Le décret du 17 févier ne visait que le journalisme politique, mais par ricochet il frappait, il ruinait les écrivains qui vivent du journal par la critique dramatique, par la critique d’art, par le roman, par le compte-rendu scientifique. Bien des journaux avaient été administrativement supprimée après le coup d’état ; à Paris même, pour ce grand corps avide de nouvelles et curieux de lecture, il n’en restait que treize[1]. C’est alors que l’on créa des feuilles exclusivement littéraires, où les gens de lettres pouvaient du moins essayer de faire imprimer leurs œuvres et de gagner le pain du jour. Bien des petits journaux, où l’on ne s’occupait que d’art, de science, de littérature, tentèrent de subsister et n’y réussirent pas, car l’économie sociale, l’économie politique ont des frontières si peu délimitées que l’on pouvait être accusé d’avoir mis le pied sur le domaine interdit lorsque l’on parlait d’un musée, — qui relève de l’administration : de la Comédie-Française, — qui relève du ministère d’état ; de l’École de médecine, — qui relève du ministère de l’instruction publique ; de Bicêtre, — qui relève de la préfecture de la Seine. Dans ce cas, les coupables étaient traduits devant la police correctionnelle : on était condamné à une amende, toujours faible, mais le journal était supprimé.

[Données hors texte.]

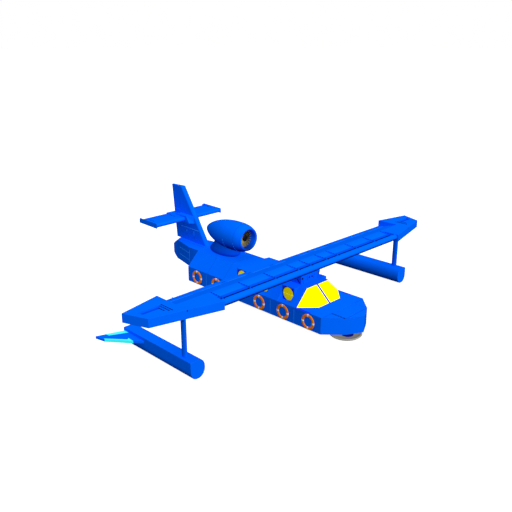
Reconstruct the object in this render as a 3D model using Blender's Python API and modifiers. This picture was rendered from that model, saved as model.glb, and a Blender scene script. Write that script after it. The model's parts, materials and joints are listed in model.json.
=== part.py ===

La quantité d’humbles feuilles qui ont disparu de la sorte est considérable. Cette époque fut très dure. Gérard de Nerval, qui n’était point un récalcitrant, me disait : « Je voudrais écrire l’histoire de Haçan-ben-Sabah-Homaïri, qui fut le Vieux de la Montagne ; mais je n’ose pas, on y verrait des allusions à l’empereur. » L’allusion, c’était là l’objet sur lequel les gens de la sûreté générale exerçaient leur perspicacité ; les écrivains qui ont eu alors la malencontreuse idée de toucher à l’histoire romaine en ont su quelque chose.

La littérature proprement dite, celle qui s’inspire de l’imagination

  1. Comme terme moyen de l’empire, je prends l’année 1854. Les journaux de Paris autorisés à traiter les matières politiques étaient : les Débats, le Siècle. La Presse, le Pays, le Constitutionnel, la Patrie, l’Union, la Gazette de France, l’Assemblée nationale, l’Univers, la Vérité, le Charivari. Je ne compte pas le Moniteur universel, qui était le journal officiel de l’empire.